_Exercise goal_:
Only the lines from the one containing "parts = build_all()" through the one containing "bpy.context.scene.collection.objects.link(empty)" are wanted. Give them again exactly, both ends included.
:: Supplied information ::
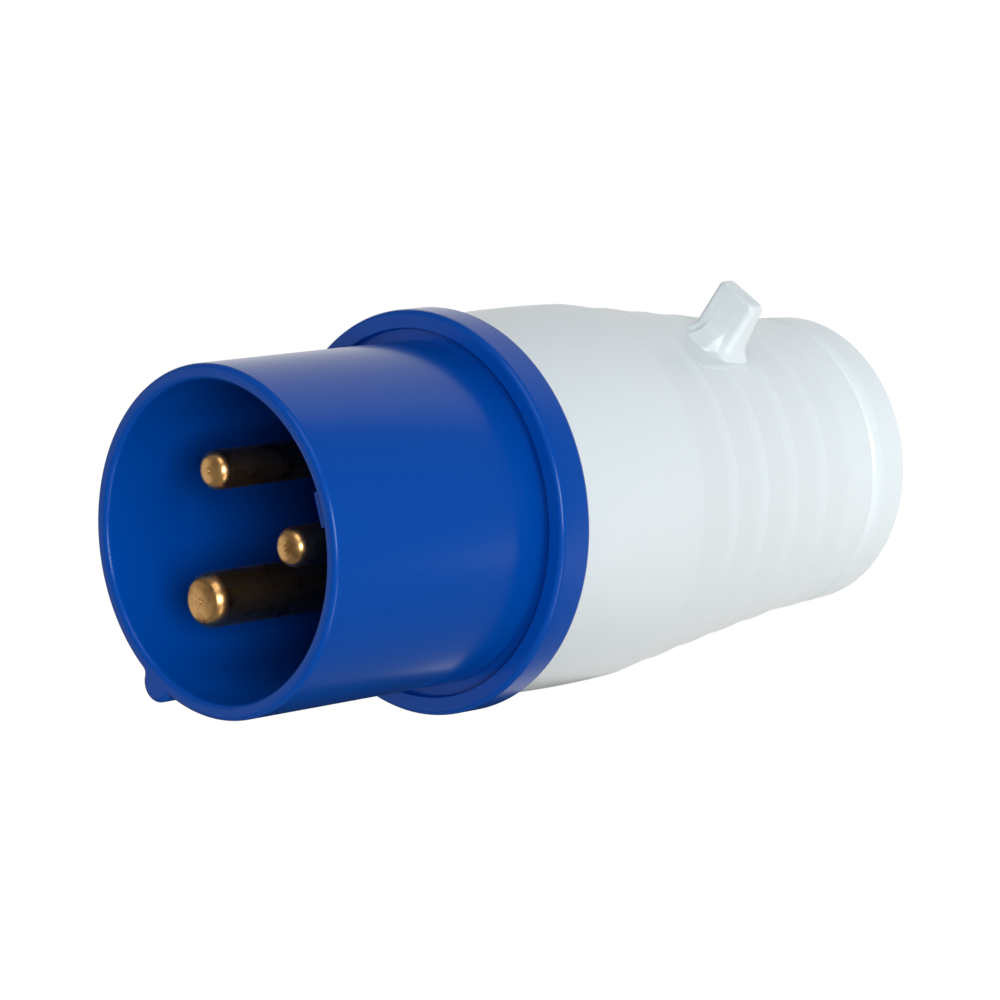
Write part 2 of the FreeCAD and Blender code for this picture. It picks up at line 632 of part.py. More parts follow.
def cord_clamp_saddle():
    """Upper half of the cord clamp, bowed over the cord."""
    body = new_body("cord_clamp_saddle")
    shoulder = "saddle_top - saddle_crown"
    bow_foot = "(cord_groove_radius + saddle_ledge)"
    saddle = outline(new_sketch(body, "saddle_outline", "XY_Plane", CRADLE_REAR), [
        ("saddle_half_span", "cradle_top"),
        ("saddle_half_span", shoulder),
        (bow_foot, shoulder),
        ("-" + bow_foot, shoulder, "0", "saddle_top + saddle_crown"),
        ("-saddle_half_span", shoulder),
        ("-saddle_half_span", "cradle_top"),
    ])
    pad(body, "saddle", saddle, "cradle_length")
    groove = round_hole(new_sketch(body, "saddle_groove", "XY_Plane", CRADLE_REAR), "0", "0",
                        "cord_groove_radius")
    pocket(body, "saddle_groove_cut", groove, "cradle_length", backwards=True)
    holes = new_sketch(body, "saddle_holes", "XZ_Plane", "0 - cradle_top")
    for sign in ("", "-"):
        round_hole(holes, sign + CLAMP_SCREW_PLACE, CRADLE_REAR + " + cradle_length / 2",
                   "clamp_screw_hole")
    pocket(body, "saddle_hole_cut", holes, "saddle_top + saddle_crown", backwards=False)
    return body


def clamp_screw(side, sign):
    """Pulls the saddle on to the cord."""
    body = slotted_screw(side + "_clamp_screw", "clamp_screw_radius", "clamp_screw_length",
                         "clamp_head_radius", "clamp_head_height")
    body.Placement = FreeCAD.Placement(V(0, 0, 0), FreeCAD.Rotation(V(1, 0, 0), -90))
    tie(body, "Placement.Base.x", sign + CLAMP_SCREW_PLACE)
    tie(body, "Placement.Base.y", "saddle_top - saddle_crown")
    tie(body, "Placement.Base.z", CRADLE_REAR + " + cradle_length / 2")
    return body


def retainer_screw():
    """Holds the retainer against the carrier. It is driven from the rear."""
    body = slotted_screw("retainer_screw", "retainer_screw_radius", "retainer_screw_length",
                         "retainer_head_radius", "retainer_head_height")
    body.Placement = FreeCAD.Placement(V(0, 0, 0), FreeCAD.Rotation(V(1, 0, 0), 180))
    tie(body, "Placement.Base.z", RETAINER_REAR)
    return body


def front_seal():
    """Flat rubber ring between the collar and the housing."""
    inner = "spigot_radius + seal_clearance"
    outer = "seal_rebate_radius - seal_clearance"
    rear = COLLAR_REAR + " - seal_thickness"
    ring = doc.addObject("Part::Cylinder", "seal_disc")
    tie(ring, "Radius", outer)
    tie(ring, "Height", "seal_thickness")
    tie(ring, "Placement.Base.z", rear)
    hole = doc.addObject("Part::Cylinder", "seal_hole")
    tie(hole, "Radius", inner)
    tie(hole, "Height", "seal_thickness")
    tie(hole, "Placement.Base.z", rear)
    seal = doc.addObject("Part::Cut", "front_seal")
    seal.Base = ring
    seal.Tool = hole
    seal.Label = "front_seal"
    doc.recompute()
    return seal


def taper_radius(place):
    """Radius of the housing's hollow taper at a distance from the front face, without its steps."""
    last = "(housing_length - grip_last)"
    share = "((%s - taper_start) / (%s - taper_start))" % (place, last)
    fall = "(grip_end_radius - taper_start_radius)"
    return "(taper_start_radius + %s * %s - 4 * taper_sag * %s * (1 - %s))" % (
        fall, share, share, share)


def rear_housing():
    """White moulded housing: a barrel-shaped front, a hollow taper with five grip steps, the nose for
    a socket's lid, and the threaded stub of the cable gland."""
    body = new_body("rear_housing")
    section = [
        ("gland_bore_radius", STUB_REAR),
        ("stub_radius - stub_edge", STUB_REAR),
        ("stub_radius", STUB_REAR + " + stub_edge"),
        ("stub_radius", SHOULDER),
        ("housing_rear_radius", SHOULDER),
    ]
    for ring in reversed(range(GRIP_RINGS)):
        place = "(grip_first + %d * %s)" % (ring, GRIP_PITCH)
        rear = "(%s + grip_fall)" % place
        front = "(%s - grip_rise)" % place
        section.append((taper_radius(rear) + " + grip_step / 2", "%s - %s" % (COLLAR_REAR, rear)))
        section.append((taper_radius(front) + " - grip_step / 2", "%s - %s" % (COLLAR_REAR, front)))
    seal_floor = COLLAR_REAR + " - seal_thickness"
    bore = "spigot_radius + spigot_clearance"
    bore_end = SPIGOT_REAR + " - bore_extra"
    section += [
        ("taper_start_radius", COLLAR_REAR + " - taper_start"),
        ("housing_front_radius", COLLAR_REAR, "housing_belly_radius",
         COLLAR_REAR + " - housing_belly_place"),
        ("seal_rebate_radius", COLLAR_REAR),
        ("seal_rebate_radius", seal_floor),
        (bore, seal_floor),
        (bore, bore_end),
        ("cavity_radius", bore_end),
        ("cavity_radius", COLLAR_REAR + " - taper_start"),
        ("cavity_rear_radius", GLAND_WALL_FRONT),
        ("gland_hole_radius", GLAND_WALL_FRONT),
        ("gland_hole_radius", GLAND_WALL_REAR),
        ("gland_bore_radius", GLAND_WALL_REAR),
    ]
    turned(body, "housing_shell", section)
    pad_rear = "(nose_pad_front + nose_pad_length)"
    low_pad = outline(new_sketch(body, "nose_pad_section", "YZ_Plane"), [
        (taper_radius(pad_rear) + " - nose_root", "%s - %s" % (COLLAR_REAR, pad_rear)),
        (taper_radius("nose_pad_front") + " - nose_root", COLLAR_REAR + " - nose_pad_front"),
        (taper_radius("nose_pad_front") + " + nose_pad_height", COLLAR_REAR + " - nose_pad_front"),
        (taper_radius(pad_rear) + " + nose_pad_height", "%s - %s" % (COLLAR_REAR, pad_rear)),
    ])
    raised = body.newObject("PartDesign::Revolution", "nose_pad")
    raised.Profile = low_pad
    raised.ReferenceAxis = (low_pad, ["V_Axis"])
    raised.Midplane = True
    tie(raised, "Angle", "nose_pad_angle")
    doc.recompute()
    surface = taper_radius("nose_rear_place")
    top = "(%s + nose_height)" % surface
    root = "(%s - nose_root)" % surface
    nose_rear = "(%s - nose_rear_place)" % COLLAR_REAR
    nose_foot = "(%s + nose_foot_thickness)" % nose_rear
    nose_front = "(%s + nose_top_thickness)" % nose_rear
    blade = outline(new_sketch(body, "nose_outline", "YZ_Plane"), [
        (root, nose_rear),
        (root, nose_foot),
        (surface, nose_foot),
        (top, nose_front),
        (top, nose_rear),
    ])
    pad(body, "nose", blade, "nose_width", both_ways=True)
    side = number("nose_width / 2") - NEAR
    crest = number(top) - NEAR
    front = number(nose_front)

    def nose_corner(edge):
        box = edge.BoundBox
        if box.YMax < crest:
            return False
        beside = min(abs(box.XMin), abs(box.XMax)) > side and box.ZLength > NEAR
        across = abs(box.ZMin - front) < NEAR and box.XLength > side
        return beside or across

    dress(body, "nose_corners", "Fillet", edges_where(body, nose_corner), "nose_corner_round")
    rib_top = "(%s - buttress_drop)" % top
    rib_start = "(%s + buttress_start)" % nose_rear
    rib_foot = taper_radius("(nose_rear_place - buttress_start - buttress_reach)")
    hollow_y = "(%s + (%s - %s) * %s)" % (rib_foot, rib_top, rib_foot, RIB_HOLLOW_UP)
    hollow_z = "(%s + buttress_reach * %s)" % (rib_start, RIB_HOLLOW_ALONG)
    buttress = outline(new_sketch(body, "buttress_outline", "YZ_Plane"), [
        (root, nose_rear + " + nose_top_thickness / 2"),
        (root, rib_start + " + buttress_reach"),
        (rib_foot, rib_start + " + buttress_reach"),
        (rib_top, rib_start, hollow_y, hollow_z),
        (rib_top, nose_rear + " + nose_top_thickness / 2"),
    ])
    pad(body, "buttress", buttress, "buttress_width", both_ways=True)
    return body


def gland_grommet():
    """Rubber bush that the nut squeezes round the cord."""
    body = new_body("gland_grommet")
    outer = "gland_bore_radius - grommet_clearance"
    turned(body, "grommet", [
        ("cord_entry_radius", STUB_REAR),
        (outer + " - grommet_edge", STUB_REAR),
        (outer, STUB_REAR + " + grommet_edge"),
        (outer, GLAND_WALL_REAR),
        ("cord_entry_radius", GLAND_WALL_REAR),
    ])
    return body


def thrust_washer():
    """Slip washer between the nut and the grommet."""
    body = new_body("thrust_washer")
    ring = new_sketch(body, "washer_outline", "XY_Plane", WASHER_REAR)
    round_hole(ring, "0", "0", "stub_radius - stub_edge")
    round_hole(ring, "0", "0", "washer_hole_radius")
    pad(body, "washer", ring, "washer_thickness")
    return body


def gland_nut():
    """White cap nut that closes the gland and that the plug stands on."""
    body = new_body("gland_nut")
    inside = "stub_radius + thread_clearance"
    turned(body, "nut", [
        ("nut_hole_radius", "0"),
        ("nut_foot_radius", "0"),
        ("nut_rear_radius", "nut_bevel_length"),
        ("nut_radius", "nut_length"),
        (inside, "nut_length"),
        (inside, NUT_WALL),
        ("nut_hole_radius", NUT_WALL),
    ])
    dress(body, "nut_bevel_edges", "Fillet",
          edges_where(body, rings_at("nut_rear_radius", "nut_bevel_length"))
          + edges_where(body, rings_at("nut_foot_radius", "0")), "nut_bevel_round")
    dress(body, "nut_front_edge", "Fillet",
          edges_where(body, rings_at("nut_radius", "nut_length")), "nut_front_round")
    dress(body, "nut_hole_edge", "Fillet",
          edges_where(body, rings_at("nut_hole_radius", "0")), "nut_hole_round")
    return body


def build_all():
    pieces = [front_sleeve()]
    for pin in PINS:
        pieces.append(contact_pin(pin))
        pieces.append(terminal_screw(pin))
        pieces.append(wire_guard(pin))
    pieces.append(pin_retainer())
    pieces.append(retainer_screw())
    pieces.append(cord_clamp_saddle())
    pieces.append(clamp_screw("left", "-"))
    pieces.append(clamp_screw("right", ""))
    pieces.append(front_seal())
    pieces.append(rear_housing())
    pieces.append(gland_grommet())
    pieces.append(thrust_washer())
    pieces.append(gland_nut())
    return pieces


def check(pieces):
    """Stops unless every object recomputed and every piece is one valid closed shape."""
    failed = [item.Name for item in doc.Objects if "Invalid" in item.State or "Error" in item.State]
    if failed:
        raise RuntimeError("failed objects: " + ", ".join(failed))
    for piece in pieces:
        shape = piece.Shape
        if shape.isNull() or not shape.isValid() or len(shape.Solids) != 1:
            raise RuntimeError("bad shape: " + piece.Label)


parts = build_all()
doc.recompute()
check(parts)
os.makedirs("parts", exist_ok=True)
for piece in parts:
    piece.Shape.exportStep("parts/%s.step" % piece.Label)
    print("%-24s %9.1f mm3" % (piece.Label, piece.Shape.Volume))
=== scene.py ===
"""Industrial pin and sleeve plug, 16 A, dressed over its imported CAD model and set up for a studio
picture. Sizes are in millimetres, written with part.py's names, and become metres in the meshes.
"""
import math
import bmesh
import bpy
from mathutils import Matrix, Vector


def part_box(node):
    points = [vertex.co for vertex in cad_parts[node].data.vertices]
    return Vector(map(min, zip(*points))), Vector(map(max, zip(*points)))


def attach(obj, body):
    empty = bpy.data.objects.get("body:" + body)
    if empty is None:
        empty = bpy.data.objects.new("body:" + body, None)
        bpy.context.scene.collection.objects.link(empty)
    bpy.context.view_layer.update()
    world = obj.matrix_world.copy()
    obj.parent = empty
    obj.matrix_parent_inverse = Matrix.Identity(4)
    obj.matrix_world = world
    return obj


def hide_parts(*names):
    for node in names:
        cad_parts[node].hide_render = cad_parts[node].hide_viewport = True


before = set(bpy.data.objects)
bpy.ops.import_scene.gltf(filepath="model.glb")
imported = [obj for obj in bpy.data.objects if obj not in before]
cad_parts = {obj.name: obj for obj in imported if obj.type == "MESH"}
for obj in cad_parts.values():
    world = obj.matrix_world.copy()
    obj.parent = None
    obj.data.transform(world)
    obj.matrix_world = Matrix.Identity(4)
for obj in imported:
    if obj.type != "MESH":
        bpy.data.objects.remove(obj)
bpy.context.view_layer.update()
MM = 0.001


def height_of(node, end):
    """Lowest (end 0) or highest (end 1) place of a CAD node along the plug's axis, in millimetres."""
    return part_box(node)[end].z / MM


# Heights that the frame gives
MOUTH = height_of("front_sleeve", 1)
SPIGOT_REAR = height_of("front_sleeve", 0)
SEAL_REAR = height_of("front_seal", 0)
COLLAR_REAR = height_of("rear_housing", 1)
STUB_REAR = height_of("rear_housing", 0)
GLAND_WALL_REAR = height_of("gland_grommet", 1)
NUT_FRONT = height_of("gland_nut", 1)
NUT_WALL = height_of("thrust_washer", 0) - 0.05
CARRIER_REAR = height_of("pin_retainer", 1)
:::
_Worked answer_:
parts = build_all()
doc.recompute()
check(parts)
os.makedirs("parts", exist_ok=True)
for piece in parts:
    piece.Shape.exportStep("parts/%s.step" % piece.Label)
    print("%-24s %9.1f mm3" % (piece.Label, piece.Shape.Volume))
=== scene.py ===
"""Industrial pin and sleeve plug, 16 A, dressed over its imported CAD model and set up for a studio
picture. Sizes are in millimetres, written with part.py's names, and become metres in the meshes.
"""
import math
import bmesh
import bpy
from mathutils import Matrix, Vector


def part_box(node):
    points = [vertex.co for vertex in cad_parts[node].data.vertices]
    return Vector(map(min, zip(*points))), Vector(map(max, zip(*points)))


def attach(obj, body):
    empty = bpy.data.objects.get("body:" + body)
    if empty is None:
        empty = bpy.data.objects.new("body:" + body, None)
        bpy.context.scene.collection.objects.link(empty)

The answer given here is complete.